A Soviet-era statute, dismembered and removed in 1997 that extolled the working class, will be returned to its original site in Yerevan.

The monument, entitled “Glory to Labor”, was sculpted by Ara Harutyunyan and installed in an industrial zone of Yerevan in 1982. (Longtime Yerevan residents commonly refer to it as the "Worker's" statue).

In 2004, two Yerevan residents started looking for the statute and found the remains in one of the abandoned factories that dotted Yerevan’s Shengavit District.

The Armenian government today announced that the eleven-meter high cast iron and granite statue will be installed in Yerevan’s Labor Square near the Factory metro station.

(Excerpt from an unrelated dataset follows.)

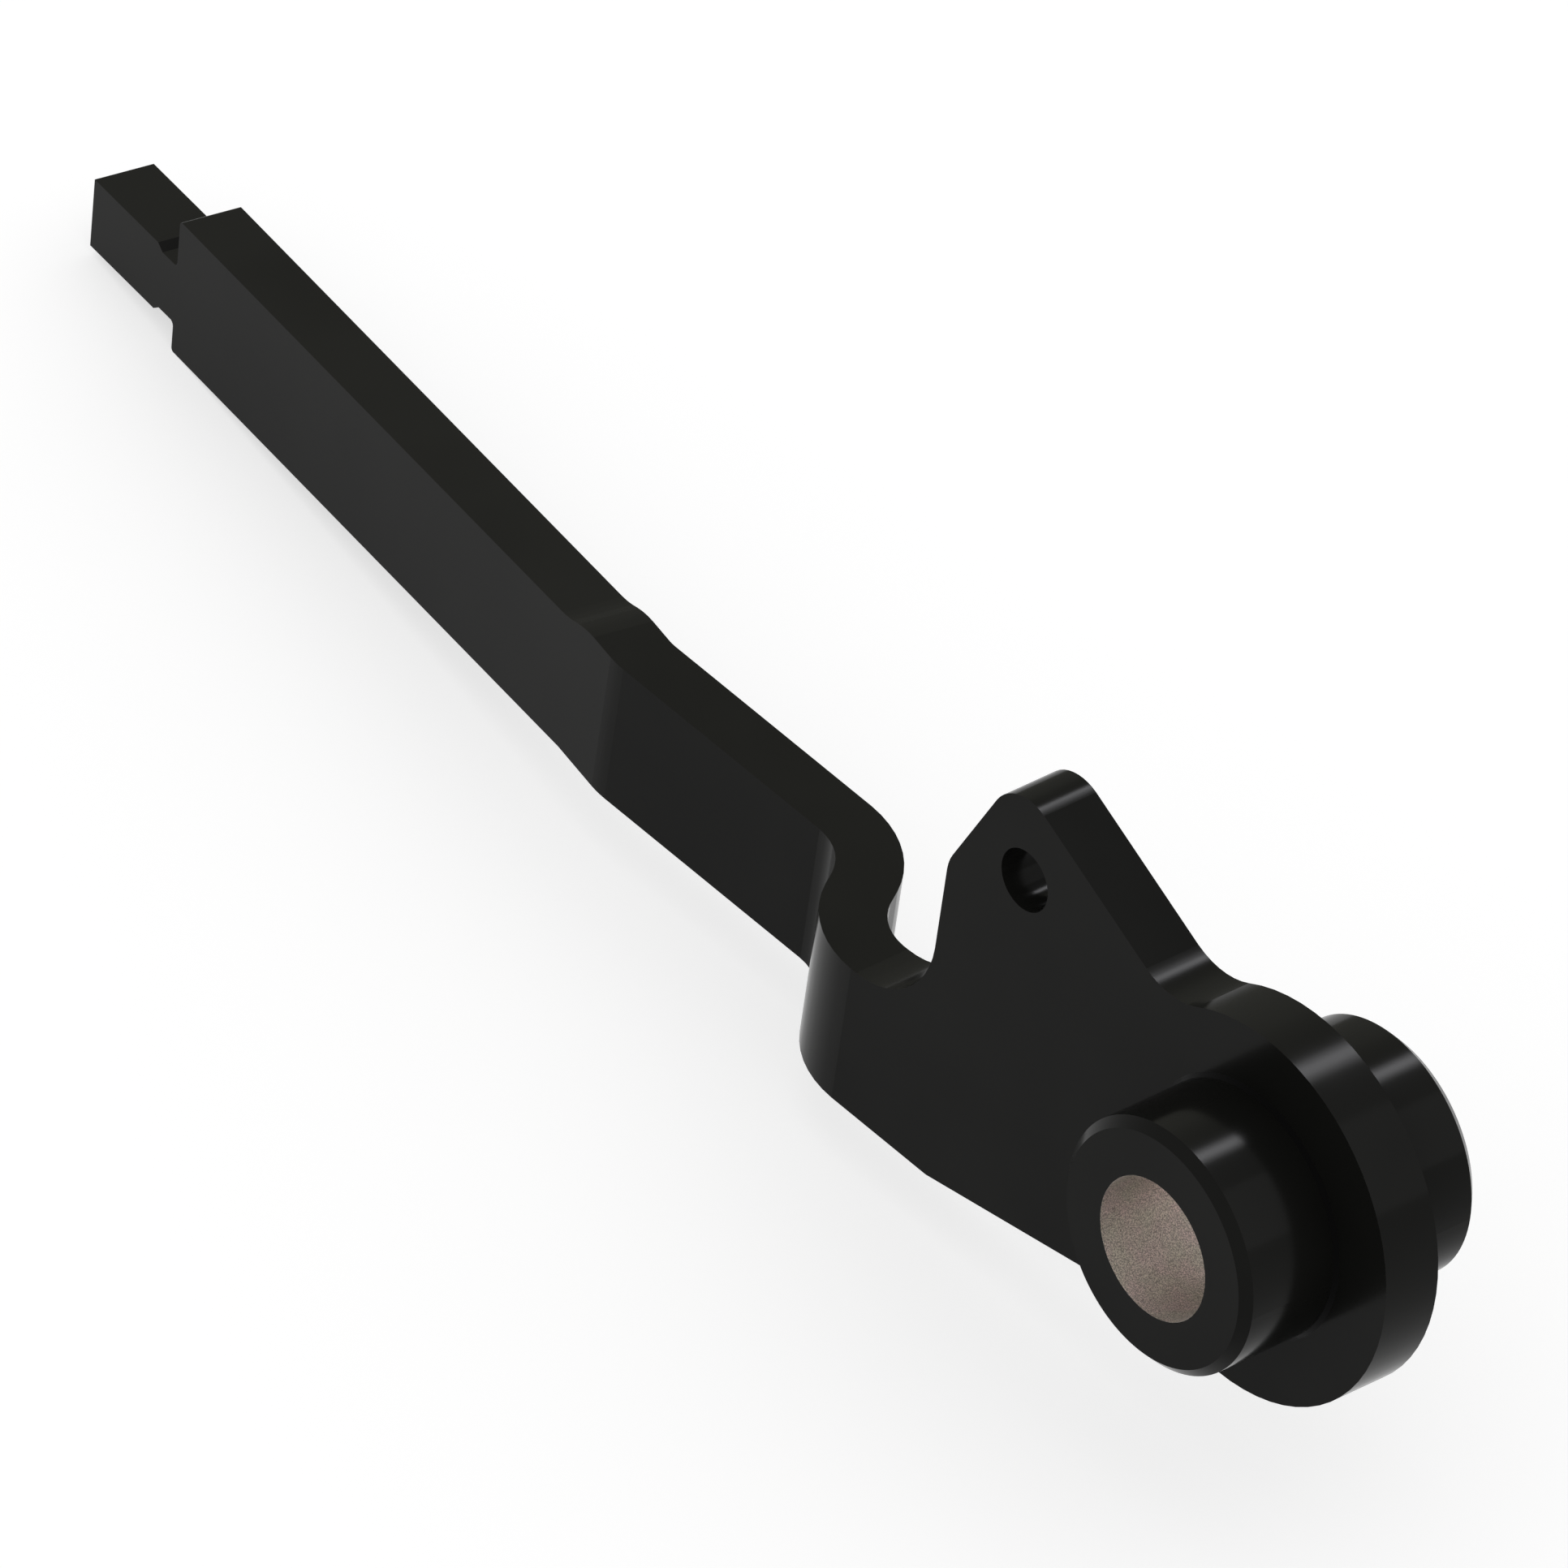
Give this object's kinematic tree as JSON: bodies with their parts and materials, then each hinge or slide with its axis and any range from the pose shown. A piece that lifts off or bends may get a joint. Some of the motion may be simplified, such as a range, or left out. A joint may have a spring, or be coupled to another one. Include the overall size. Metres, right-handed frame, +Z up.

The government, in a statement, says the statue is an art object that will symbolize the Armenian capital’s “fight against vandalism”, noting that the site had become an eyesore after the statue was removed.

The statement thus neglects to mention the statue’s original symbolism of extolling the humanity of workers.

According to a website devoted to Harutyunyan:

“In 1997 it had been barbarously broken into pieces and disseminated. The news dealt a terrible blow to the creator, who had put his soul into the work. This act of vandalism was hard to survive for him. The area has lost its meaning and value and is now crowded with shops and sales outlets.”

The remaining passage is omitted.